Oleh karena itu, pembiayaan kreatif melalui skema blended financing menjadi opsi yang terus dioptimalkan untuk menutupi keterbatasan APBN dalam memenuhi kebutuhan pendanaan perubahan iklim.
Relaksasi Aturan TKDN
Sebelumnya, Menteri Energi dan Sumber Daya Mineral (ESDM), Arifin Tasrif, menerbitkan Peraturan Menteri ESDM Nomor 11 tahun 2024 tentang Penggunaan Produk Dalam Negeri (TKDN) untuk Pembangunan Infrastruktur Ketenagalistrikan. Aturan tersebut berlaku efektif mulai 31 Juli 2024.
Arifin mengatakan, berlakukanya regulasi baru tersebut diharapkan dapat menjadi solusi permasalahan proyek infrastruktur kelistrikan berbasis EBT. Hal itu terutama persoalan pendanaan dari luar negeri.
"Selama ini banyak paket-paket proyek PLTS yang memang dibawa oleh investor ditawarkan dengan murah, tapi mereka satu paket. Kalau macet ya selama ini karena memang ada aturan TKDN, jadi mandek. Karena kalau pakai TKDN kan jadi mahal. Sekarang udah ada aturannya bahwa pendanaan luar negeri dengan itu boleh, banyak pendanaan dari luar negeri,"kata Arifin di Jakarta, Kamis (9/8).
Pada beleid tersebut dinyatakan bahwa setiap pembangunan infrastruktur ketenagalistrikan tetap perlu diatur nilai minimum TKDN. Namun demikian, terdapat relaksasi aturan TKDN khususnya bagi proyek pembangunan Pembangkit Listrik Tenaga Surya atau PLTS.
Pada pasal 11, dinyatakan bahwa pemerintah dapat memberikan relaksasi TKDN bagi proyek pembangunan PLTS yang perjanjian jual beli tenaga listriknya ditandatangani paling lambat tanggal 31 Desember 2024. Selain itu, proyek PLTS tersebut direncanakan beroperasi secara komersial paling lambat 30 Juni 2026 sesuai rencana usaha penyediaan tenaga listrik.
Pemberian relaksasi tersebut dilaksanakan sampai dengan tanggal 30 Juni 2025, dengan ketentuan:
a. Daftar Proyek Pembangunan Infrastruktur Ketenagalistrikan berupa Pembangkit Listrik Tenaga Surya (PLTS) ditetapkan melalui rapat koordinasi yang diselenggarakan oleh menteri koordinator yang membidangi urusan koordinasi di bidang energi.

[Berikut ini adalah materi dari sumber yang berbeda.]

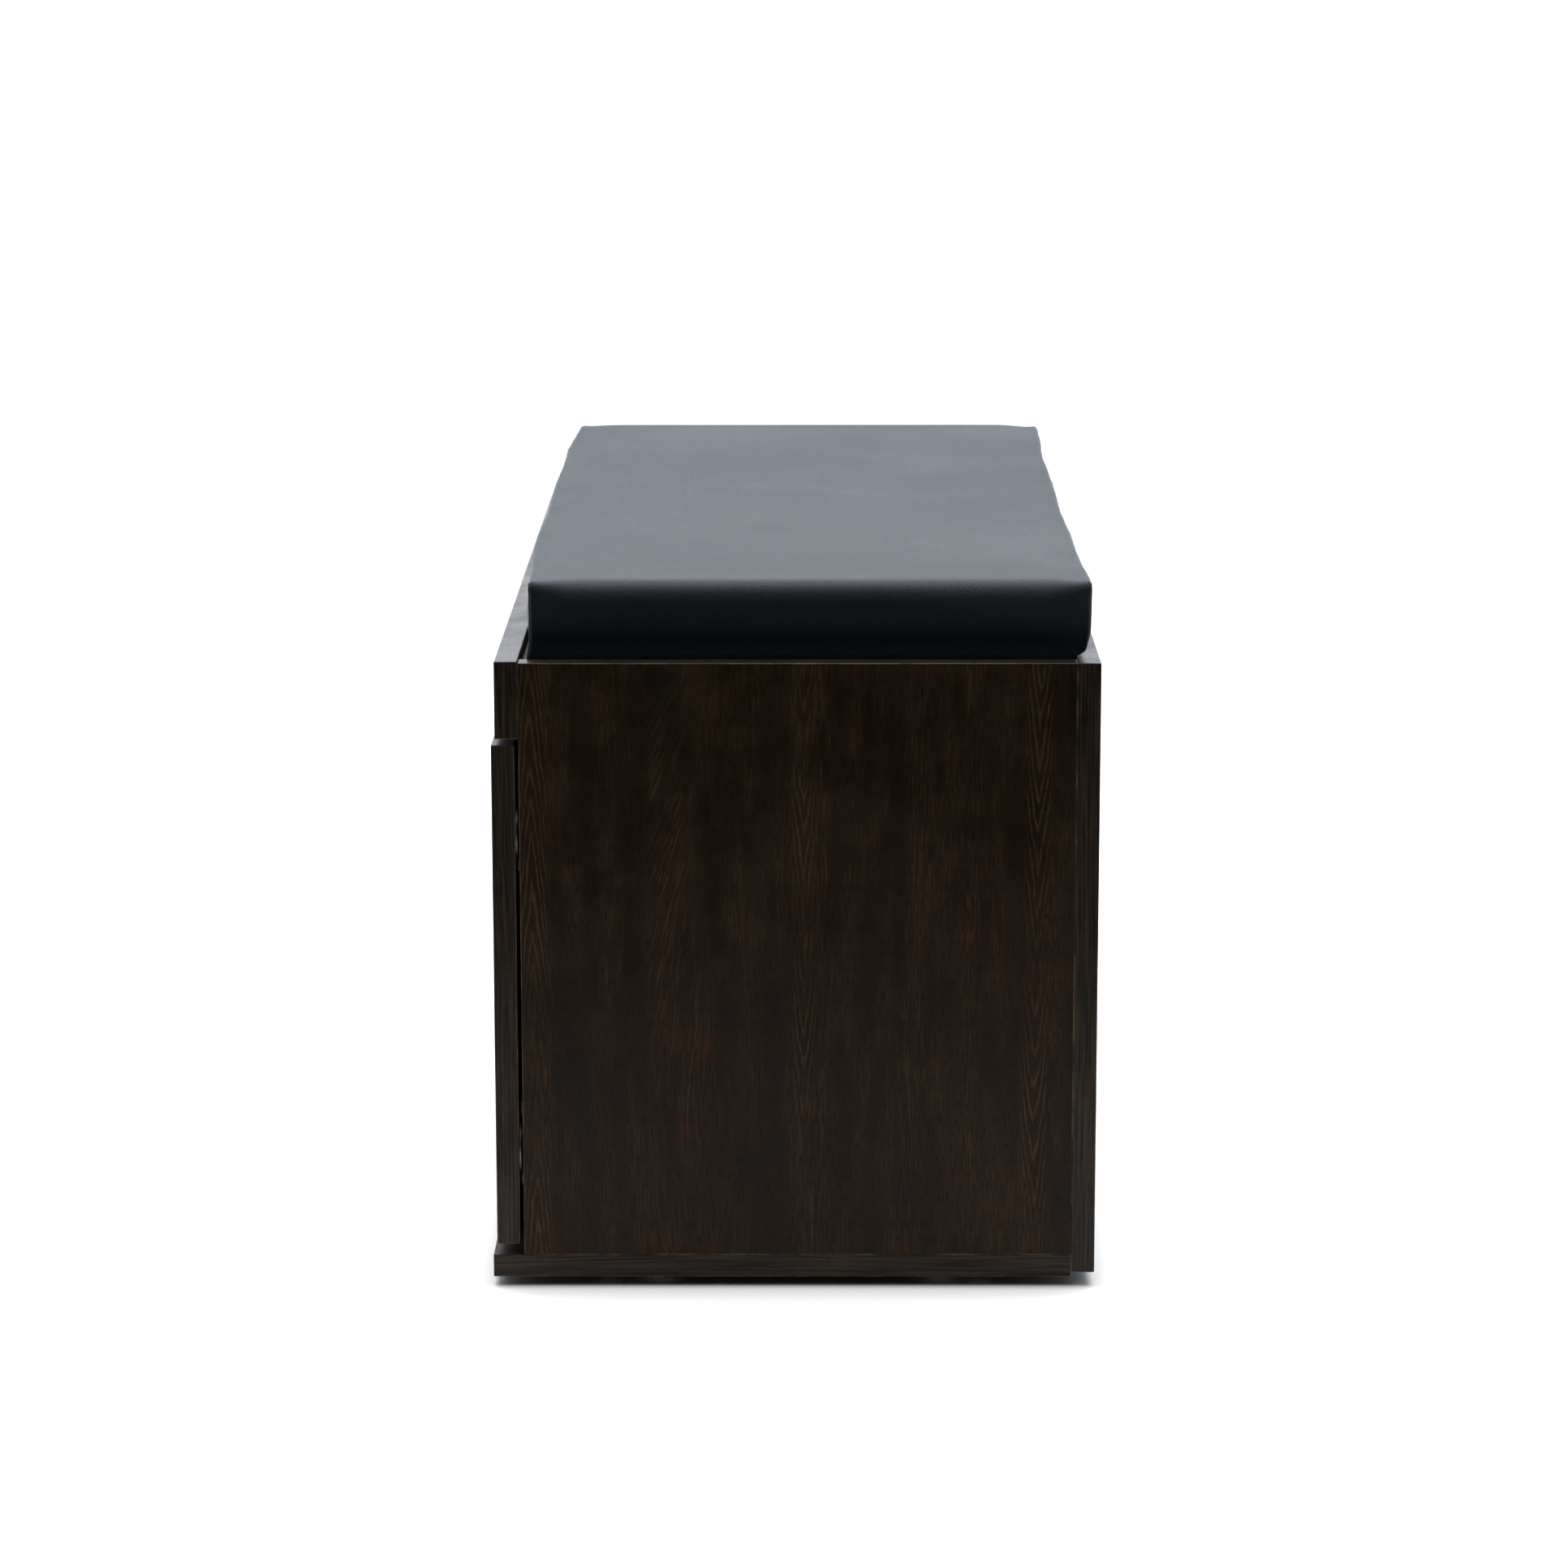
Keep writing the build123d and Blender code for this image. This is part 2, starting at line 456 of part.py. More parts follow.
# Doors and what is fixed to them
for side, name in SIDES:
    free_edge = side * DOOR_GAP_CENTRE / 2
    hinge_edge = side * (HALF - DOOR_INSET)
    cup_x = hinge_edge - side * CUP_FROM_EDGE
    cup_screw_x = cup_x - side * CUP_SCREW_OFFSET
    cup_points = [(cup_x, level) for level in HINGE_LEVELS]
    cup_screws_xz = [
        (cup_screw_x, level + step * CUP_SCREW_SPAN / 2) for level in HINGE_LEVELS for step in (-1, 1)
    ]
    strike_xz = [(side * LATCH_X, LATCH_Z)]
    with BuildPart() as door:
        block((free_edge, hinge_edge), (Y_DOOR_FRONT, Y_DOOR_BACK), (DOOR_LOW, DOOR_HIGH))
        fillet(door.edges(), EDGE_RADIUS)
        bore("y", Y_DOOR_BACK, Y_DOOR_BACK - CUP_DEPTH - CLEAR, cup_points, CUP_RADIUS + CLEAR)
        screw_low = Y_DOOR_BACK - CUP_SCREW_DEPTH - CLEAR
        bore("y", Y_DOOR_BACK, screw_low, cup_screws_xz, SMALL_SCREW_RADIUS + CLEAR)
        stem_low = Y_DOOR_BACK - STRIKE_STEM - CLEAR
        bore("y", Y_DOOR_BACK, stem_low, strike_xz, STRIKE_STEM_RADIUS + CLEAR)
    save(door.part, f"door_{name}")

    flange_face = Y_DOOR_BACK + FLANGE_THICKNESS
    with BuildPart() as hinge_cups:
        bore("y", Y_DOOR_BACK - CUP_DEPTH, flange_face, cup_points, CUP_RADIUS, Mode.ADD)
        for level in HINGE_LEVELS:
            with BuildSketch(Plane.XZ.offset(-Y_DOOR_BACK)) as flange:
                with Locations((cup_screw_x, level)):
                    RectangleRounded(FLANGE_WIDTH, CUP_SCREW_SPAN + 2 * FLANGE_END, FLANGE_ROUND)
                with Locations((cup_x, level)):
                    Circle(CUP_RADIUS + FLANGE_RING)
            extrude(flange.sketch, amount=-FLANGE_THICKNESS)
        cup_floor = Y_DOOR_BACK - CUP_DEPTH + CUP_WALL
        bore("y", cup_floor, flange_face, cup_points, CUP_RADIUS - CUP_WALL)
        bore("y", Y_DOOR_BACK, flange_face, cup_screws_xz, SMALL_SCREW_RADIUS + CLEAR)
    save(hinge_cups.part, f"hinge_cups_{name}")

    cup_screw_length = CUP_SCREW_DEPTH + FLANGE_THICKNESS + SMALL_HEAD_HEIGHT
    cup_screw = screw(SMALL_SCREW_RADIUS, cup_screw_length, SMALL_HEAD_RADIUS, SMALL_HEAD_HEIGHT, False)
    with BuildPart() as cup_screws:
        place_screws(cup_screw, "y", flange_face + SMALL_HEAD_HEIGHT, -1, cup_screws_xz)
    save(cup_screws.part, f"cup_screws_{name}")

    with BuildPart() as strike_plate:
        strike_face = Y_DOOR_BACK + STRIKE_THICKNESS
        bore("y", Y_DOOR_BACK, strike_face, strike_xz, STRIKE_RADIUS, Mode.ADD)
        bore("y", Y_DOOR_BACK, Y_DOOR_BACK - STRIKE_STEM, strike_xz, STRIKE_STEM_RADIUS, Mode.ADD)
    save(strike_plate.part, f"strike_plate_{name}")

    with BuildPart() as bumpers:
        bumper_x = side * (BOARD / 2 + DOOR_GAP_CENTRE / 2) / 2
        bumper_xz = [(bumper_x, DOOR_LOW + BUMPER_ABOVE), (bumper_x, DOOR_HIGH - BUMPER_BELOW)]
        bore("y", Y_DOOR_BACK, Y_DOOR_BACK + BUMPER_THICKNESS, bumper_xz, BUMPER_RADIUS, Mode.ADD)
        tips = bumpers.edges().filter_by(GeomType.CIRCLE).group_by(Axis.Y)[-1]
        fillet(tips, BUMPER_ROUND)
    save(bumpers.part, f"door_bumpers_{name}")


# Hinge halves on the side panels
plate_screw = screw(
    SMALL_SCREW_RADIUS,
    PLATE_SCREW_DEPTH + PLATE_THICKNESS + SMALL_HEAD_HEIGHT,
    SMALL_HEAD_RADIUS,
    SMALL_HEAD_HEIGHT,
    False,
)
arm_screw = screw(SMALL_SCREW_RADIUS, ARM_SCREW_LENGTH, SMALL_HEAD_RADIUS, SMALL_HEAD_HEIGHT, False)
SPINE_HIGH = ARM_HIGH - ARM_WALL - CLEAR
SPINE_HALF = ARM_HALF - ARM_WALL - CLEAR
Y_PLATE = Y_EDGE + PLATE_FROM_EDGE
plate_yz = [(Y_PLATE, level + step * PLATE_SCREW_SPAN / 2) for level in HINGE_LEVELS for step in (-1, 1)]
arm_yz = [(Y_PLATE + step, level) for level in HINGE_LEVELS for step in ARM_SCREW_STEPS]

with BuildPart() as hinge_plates:
    for side, name in SIDES:
        face = side * X_INNER
        top = face - side * PLATE_THICKNESS
        spine = face - side * SPINE_HIGH
        for level in HINGE_LEVELS:
            plate_y = (Y_PLATE - PLATE_HALF_DEPTH, Y_PLATE + PLATE_HALF_DEPTH)
            block((face, top), plate_y, (level - PLATE_HALF_HEIGHT, level + PLATE_HALF_HEIGHT))
            spine_y = (Y_PLATE - SPINE_AHEAD, Y_PLATE + SPINE_BEHIND)
            block((face, spine), spine_y, (level - SPINE_HALF, level + SPINE_HALF))
        bore("x", face, top, plate_yz, SMALL_SCREW_RADIUS + CLEAR)
        bore("x", spine, spine + side * ARM_SCREW_BORE, arm_yz, SMALL_SCREW_RADIUS + CLEAR)
save(hinge_plates.part, "hinge_plates")

with BuildPart() as plate_screws:
    for side, name in SIDES:
        head = side * (X_INNER - PLATE_THICKNESS - SMALL_HEAD_HEIGHT)
        place_screws(plate_screw, "x", head, side, plate_yz)
save(plate_screws.part, "plate_screws")

Y_NOSE = Y_EDGE - ARM_NOSE
NOSE_PIN_Y = Y_NOSE + NOSE_PIN_BACK
NOSE_PIN_X = X_INNER - (ARM_LOW + ARM_HIGH) / 2
with BuildPart() as hinge_arms:
    for side, name in SIDES:
        low = side * (X_INNER - ARM_LOW)
        high = side * (X_INNER - ARM_HIGH)
        roof = side * (X_INNER - ARM_HIGH + ARM_WALL)
        for level in HINGE_LEVELS:
            block((low, high), (Y_NOSE, Y_EDGE + ARM_REAR), (level - ARM_HALF, level + ARM_HALF))
            inner_half = ARM_HALF - ARM_WALL
            channel_z = (level - inner_half, level + inner_half)
            block((low, roof), (Y_NOSE, Y_EDGE + ARM_REAR), channel_z, Mode.SUBTRACT)
        bore("x", high, roof, arm_yz, SMALL_SCREW_RADIUS + CLEAR)
    for level in HINGE_LEVELS:
        pin_points = [(side * NOSE_PIN_X, NOSE_PIN_Y) for side in (-1, 1)]
        bore("z", level - ARM_HALF, level + ARM_HALF, pin_points, NOSE_PIN_RADIUS + CLEAR)
save(hinge_arms.part, "hinge_arms")

with BuildPart() as hinge_pins:
    for level in HINGE_LEVELS:
        pin_points = [(side * NOSE_PIN_X, NOSE_PIN_Y) for side in (-1, 1)]
        pin_half = ARM_HALF + NOSE_PIN_END
        bore("z", level - pin_half, level + pin_half, pin_points, NOSE_PIN_RADIUS, Mode.ADD)
save(hinge_pins.part, "hinge_pins")

with BuildPart() as arm_screws:
    for side, name in SIDES:
        head = side * (X_INNER - ARM_HIGH - SMALL_HEAD_HEIGHT)
        place_screws(arm_screw, "x", head, side, arm_yz)
save(arm_screws.part, "arm_screws")


# Push latches
with BuildPart() as latch_housings:
    for side, name in SIDES:
        face = side * BOARD / 2
        z_span = (LATCH_Z - LATCH_TALL / 2, LATCH_Z + LATCH_TALL / 2)
        block((face, face + side * LATCH_WIDTH), (LATCH_FRONT, LATCH_FRONT + LATCH_LENGTH), z_span)
    fillet(latch_housings.edges().filter_by(Axis.Y), LATCH_ROUND)
    latch_xz = [(side * LATCH_X, LATCH_Z) for side in (-1, 1)]
    bore("y", LATCH_FRONT, LATCH_FRONT + PLUNGER_LENGTH, latch_xz, PLUNGER_RADIUS + CLEAR)
    for side, name in SIDES:
        face = side * BOARD / 2
        bore("x", face, face + side * LATCH_WIDTH, LATCH_SCREW_YZ, SMALL_SCREW_RADIUS + CLEAR)
save(latch_housings.part, "latch_housings")

latch_screw = screw(
    SMALL_SCREW_RADIUS,
    LATCH_SCREW_DEPTH + LATCH_WIDTH + SMALL_HEAD_HEIGHT,
    SMALL_HEAD_RADIUS,
    SMALL_HEAD_HEIGHT,
    False,
)
with BuildPart() as latch_screws:
    for side, name in SIDES:
        head = side * (BOARD / 2 + LATCH_WIDTH + SMALL_HEAD_HEIGHT)
        place_screws(latch_screw, "x", head, -side, LATCH_SCREW_YZ)
save(latch_screws.part, "latch_screws")

PLUNGER_TIP = Y_DOOR_BACK + STRIKE_THICKNESS + CLEAR
for side, name in SIDES:
    with BuildPart() as plunger:
        tip_xz = [(side * LATCH_X, LATCH_Z)]
        bore("y", PLUNGER_TIP, PLUNGER_TIP + PLUNGER_LENGTH, tip_xz, PLUNGER_RADIUS, Mode.ADD)
        rim = plunger.edges().filter_by(GeomType.CIRCLE).sort_by(Axis.Y)[0]
        chamfer(rim, PLUNGER_CHAMFER)
    save(plunger.part, f"latch_plunger_{name}")


# Seat cushion
def cushion_form(inset):
    """Outer form of the cushion, or the space inside it at a distance from its faces."""
    x_end = CUSHION_LENGTH / 2 - inset
    front = Y_EDGE + CUSHION_FRONT_GAP + inset
    low_rear = Y_REAR - CUSHION_BACK_GAP - inset
    high_rear = Y_REAR + CUSHION_OVERHANG - inset
    low = Z_SEAT + inset
    step = Z_TOP + CUSHION_BACK_GAP + inset
    high = Z_SEAT + CUSHION_HEIGHT - inset
    with BuildPart() as form:
        block((-x_end, x_end), (front, low_rear), (low, high))
        block((-x_end, x_end), (front, high_rear), (step, high))
        corners = form.edges().filter_by(Axis.Z)
        fillet(corners, CUSHION_ROUND - inset)
        fillet(form.faces().sort_by(Axis.Z)[-1].edges(), CUSHION_ROUND - inset)
    return form.part


inside = cushion_form(COVER_THICKNESS + CLEAR)
with BuildPart() as cushion_cover:
    add(cushion_form(0))
    add(cushion_form(COVER_THICKNESS), mode=Mode.SUBTRACT)
save(cushion_cover.part, "cushion_cover")

board_top = Z_SEAT + COVER_THICKNESS + CUSHION_BOARD
with BuildPart() as cushion_board:
    add(inside)
    block((-HALF, HALF), (Y_LIP, Y_BACK), (board_top, Z_SEAT + 2 * CUSHION_HEIGHT), Mode.SUBTRACT)
save(cushion_board.part, "cushion_board")

with BuildPart() as cushion_foam:
    add(inside)
    block((-HALF, HALF), (Y_LIP, Y_BACK), (0, board_top + CLEAR), Mode.SUBTRACT)
save(cushion_foam.part, "cushion_foam")
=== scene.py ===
"""Looks of the storage bench: materials on the CAD boards and fittings, and a sewn seat cushion."""
import json
import math

import bpy
import numpy as np
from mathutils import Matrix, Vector, noise


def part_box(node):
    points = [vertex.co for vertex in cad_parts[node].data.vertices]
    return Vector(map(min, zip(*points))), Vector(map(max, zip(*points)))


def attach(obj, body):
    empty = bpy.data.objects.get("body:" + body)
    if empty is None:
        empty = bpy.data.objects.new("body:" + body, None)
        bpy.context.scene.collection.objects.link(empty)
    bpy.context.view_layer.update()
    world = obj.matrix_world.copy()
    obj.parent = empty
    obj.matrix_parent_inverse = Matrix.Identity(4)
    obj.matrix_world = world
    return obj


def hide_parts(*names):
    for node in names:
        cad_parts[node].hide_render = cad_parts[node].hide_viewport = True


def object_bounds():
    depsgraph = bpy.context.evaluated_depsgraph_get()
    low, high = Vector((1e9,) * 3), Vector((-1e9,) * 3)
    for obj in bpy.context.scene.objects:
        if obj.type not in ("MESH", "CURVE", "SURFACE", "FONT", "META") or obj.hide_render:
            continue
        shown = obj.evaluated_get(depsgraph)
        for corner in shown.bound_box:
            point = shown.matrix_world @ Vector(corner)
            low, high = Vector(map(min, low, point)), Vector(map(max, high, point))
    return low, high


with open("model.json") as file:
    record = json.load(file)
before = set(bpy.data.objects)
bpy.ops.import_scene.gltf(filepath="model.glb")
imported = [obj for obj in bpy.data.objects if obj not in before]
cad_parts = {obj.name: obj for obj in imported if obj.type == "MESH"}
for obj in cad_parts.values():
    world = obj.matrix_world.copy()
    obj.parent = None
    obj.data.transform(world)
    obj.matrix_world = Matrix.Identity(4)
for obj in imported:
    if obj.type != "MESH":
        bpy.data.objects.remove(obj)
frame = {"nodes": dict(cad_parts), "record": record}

cad_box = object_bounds()
MM = 0.001
nodes = frame["nodes"]
scene = bpy.context.scene
scene.view_settings.view_transform = "Standard"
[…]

b. Proyek Pembangunan Infrastruktur Ketenagalistrikan berupa Pembangkit Listrik Tenaga Surya (PLTS) menggunakan modul surya yang dirakit di dalam negeri atau modul surya yang diimpor secara utuh oleh perusahaan industri modul surya dalam negeri; dan/atau perusahaan industri modul surya luar negeri, yang memiliki komitmen investasi untuk memproduksi modul surya di dalam negeri.
c. Kesanggupan penyelesaian produksi modul surya sesuai dengan ketentuan TKDN modul surya dalam waktu paling lambat tanggal 31 Desember 2025.